### Requirement
Find the lines holding the string "that" in the data, then copy all of them.

### Dataset

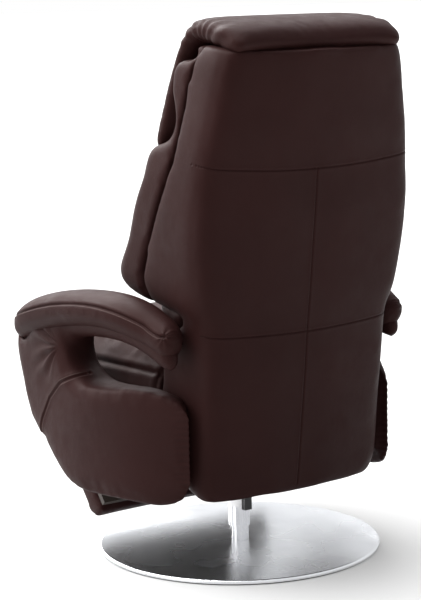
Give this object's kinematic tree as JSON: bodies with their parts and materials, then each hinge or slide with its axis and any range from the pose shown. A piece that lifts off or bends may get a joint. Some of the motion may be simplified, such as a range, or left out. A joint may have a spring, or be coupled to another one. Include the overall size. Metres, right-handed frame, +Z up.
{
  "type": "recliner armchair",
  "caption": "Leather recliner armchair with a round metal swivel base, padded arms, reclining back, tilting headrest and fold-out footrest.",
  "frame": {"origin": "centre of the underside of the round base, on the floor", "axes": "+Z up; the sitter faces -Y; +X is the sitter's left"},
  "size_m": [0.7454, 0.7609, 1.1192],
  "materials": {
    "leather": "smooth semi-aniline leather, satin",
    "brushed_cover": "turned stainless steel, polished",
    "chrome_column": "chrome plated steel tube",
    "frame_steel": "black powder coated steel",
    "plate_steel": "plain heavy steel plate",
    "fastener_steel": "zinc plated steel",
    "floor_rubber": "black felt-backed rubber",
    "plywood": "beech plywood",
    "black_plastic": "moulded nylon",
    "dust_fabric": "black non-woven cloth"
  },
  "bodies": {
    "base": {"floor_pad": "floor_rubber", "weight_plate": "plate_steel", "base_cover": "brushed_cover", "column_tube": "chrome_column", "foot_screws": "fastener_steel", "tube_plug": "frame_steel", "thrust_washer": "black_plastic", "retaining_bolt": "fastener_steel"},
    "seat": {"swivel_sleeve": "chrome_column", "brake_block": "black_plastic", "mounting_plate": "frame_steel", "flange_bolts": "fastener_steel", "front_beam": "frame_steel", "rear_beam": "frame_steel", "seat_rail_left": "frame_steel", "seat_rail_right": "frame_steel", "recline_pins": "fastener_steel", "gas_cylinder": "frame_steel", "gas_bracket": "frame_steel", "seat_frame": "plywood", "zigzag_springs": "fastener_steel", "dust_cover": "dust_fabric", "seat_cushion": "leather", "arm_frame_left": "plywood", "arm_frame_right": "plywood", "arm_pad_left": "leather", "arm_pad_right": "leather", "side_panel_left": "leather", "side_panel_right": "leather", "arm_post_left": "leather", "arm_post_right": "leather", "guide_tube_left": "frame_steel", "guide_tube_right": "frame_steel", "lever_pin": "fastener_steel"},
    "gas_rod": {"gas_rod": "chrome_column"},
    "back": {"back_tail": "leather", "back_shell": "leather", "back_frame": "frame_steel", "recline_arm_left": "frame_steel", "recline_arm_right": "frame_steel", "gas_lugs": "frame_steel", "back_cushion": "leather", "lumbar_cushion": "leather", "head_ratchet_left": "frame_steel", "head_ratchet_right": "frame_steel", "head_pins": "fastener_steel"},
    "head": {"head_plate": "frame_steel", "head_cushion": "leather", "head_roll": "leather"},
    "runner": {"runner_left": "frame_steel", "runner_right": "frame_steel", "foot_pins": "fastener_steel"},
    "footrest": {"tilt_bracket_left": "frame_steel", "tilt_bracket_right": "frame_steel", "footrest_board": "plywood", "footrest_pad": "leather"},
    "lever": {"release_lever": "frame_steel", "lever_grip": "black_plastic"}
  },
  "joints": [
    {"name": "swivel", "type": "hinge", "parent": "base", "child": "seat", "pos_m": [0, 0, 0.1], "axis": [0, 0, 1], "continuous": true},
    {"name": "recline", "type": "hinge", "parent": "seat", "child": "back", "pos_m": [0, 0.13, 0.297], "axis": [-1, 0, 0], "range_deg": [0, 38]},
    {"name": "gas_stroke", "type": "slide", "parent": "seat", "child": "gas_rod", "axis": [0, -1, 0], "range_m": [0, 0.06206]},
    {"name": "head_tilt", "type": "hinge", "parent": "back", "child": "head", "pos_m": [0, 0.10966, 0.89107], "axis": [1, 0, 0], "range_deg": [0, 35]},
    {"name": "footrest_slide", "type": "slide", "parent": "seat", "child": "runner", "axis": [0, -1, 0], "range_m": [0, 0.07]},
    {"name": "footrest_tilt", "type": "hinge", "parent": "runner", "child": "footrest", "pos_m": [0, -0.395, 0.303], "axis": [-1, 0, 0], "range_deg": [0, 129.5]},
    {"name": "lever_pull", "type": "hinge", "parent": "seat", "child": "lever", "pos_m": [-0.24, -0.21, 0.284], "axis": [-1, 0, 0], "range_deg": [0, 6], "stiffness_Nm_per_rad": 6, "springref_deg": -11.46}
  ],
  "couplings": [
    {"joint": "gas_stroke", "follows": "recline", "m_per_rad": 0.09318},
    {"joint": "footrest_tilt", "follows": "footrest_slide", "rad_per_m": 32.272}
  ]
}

* * *

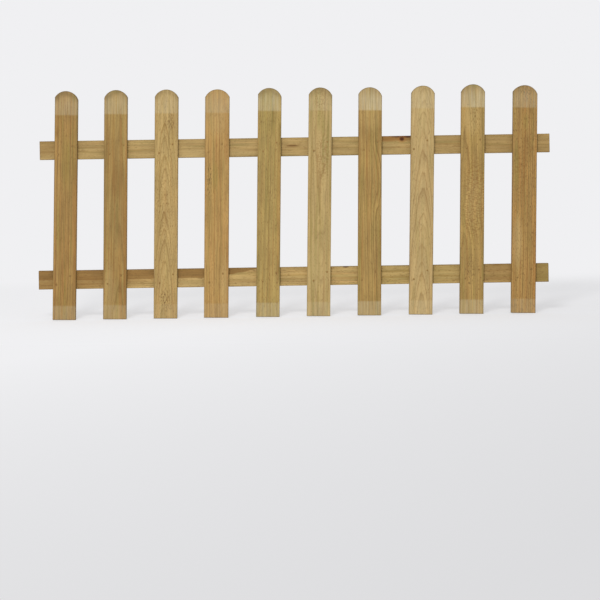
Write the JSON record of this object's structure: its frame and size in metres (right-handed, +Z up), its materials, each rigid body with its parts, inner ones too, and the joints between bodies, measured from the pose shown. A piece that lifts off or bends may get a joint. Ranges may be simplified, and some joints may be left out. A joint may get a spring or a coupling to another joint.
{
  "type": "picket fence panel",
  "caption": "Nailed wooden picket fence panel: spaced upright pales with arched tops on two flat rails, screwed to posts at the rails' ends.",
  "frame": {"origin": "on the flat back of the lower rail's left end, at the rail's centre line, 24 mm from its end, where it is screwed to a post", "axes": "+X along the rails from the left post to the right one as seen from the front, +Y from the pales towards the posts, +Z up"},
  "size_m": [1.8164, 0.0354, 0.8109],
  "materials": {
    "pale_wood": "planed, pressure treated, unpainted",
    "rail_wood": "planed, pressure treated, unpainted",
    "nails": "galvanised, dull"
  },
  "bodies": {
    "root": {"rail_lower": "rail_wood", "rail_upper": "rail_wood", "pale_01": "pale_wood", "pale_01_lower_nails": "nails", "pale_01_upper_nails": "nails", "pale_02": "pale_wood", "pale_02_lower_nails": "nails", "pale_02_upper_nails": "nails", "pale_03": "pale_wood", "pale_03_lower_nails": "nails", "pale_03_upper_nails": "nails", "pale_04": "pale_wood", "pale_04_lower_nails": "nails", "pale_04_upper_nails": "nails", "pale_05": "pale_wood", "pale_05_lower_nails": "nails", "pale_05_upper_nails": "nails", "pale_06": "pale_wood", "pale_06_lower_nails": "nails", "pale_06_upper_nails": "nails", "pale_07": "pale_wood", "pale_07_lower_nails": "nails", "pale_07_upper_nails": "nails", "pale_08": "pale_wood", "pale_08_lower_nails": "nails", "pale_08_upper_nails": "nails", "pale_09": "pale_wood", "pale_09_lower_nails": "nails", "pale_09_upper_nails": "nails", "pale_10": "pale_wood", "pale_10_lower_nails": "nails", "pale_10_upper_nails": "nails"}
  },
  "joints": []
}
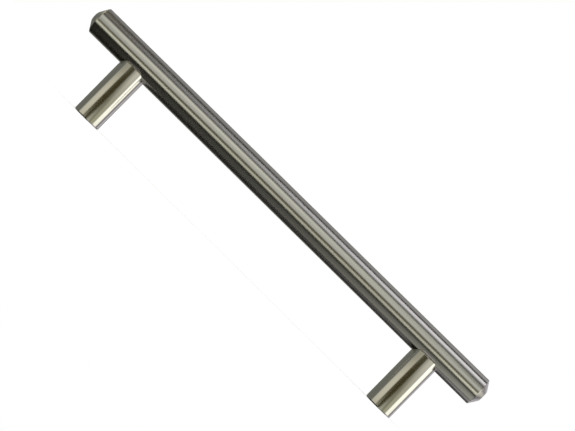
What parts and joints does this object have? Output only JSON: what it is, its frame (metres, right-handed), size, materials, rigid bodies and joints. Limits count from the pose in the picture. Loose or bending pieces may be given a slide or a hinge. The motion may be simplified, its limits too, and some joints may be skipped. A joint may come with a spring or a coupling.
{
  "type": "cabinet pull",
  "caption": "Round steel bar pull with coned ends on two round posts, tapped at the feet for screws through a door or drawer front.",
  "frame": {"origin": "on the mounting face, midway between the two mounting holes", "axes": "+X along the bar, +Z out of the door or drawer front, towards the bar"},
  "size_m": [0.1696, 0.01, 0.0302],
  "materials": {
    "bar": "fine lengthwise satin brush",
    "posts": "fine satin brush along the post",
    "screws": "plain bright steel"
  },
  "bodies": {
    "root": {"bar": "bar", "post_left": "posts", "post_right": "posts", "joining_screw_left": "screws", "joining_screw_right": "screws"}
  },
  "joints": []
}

---

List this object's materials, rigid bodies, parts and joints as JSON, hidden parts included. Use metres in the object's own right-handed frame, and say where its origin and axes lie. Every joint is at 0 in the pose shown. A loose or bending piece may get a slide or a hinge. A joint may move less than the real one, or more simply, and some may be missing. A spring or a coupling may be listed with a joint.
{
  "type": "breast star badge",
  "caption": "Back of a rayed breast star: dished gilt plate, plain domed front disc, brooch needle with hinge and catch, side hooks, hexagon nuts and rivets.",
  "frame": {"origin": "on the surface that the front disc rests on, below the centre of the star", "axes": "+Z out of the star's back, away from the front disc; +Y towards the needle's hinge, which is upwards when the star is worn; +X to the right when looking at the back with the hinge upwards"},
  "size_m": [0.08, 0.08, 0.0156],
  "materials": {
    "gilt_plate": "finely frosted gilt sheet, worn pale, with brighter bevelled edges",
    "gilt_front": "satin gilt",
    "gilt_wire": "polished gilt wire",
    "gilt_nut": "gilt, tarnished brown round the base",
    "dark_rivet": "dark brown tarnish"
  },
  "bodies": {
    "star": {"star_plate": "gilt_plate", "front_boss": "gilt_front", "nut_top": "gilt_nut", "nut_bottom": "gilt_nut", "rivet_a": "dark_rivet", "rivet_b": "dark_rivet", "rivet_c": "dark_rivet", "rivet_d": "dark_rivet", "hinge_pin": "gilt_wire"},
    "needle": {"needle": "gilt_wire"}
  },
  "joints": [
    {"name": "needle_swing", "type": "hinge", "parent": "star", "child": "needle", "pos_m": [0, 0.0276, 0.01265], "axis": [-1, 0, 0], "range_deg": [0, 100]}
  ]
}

### Result of this task
Give this object's kinematic tree as JSON: bodies with their parts and materials, then each hinge or slide with its axis and any range from the pose shown. A piece that lifts off or bends may get a joint. Some of the motion may be simplified, such as a range, or left out. A joint may have a spring, or be coupled to another one. Include the overall size. Metres, right-handed frame, +Z up.
Write the JSON record of this object's structure: its frame and size in metres (right-handed, +Z up), its materials, each rigid body with its parts, inner ones too, and the joints between bodies, measured from the pose shown. A piece that lifts off or bends may get a joint. Ranges may be simplified, and some joints may be left out. A joint may get a spring or a coupling to another joint.
  "frame": {"origin": "on the surface that the front disc rests on, below the centre of the star", "axes": "+Z out of the star's back, away from the front disc; +Y towards the needle's hinge, which is upwards when the star is worn; +X to the right when looking at the back with the hinge upwards"},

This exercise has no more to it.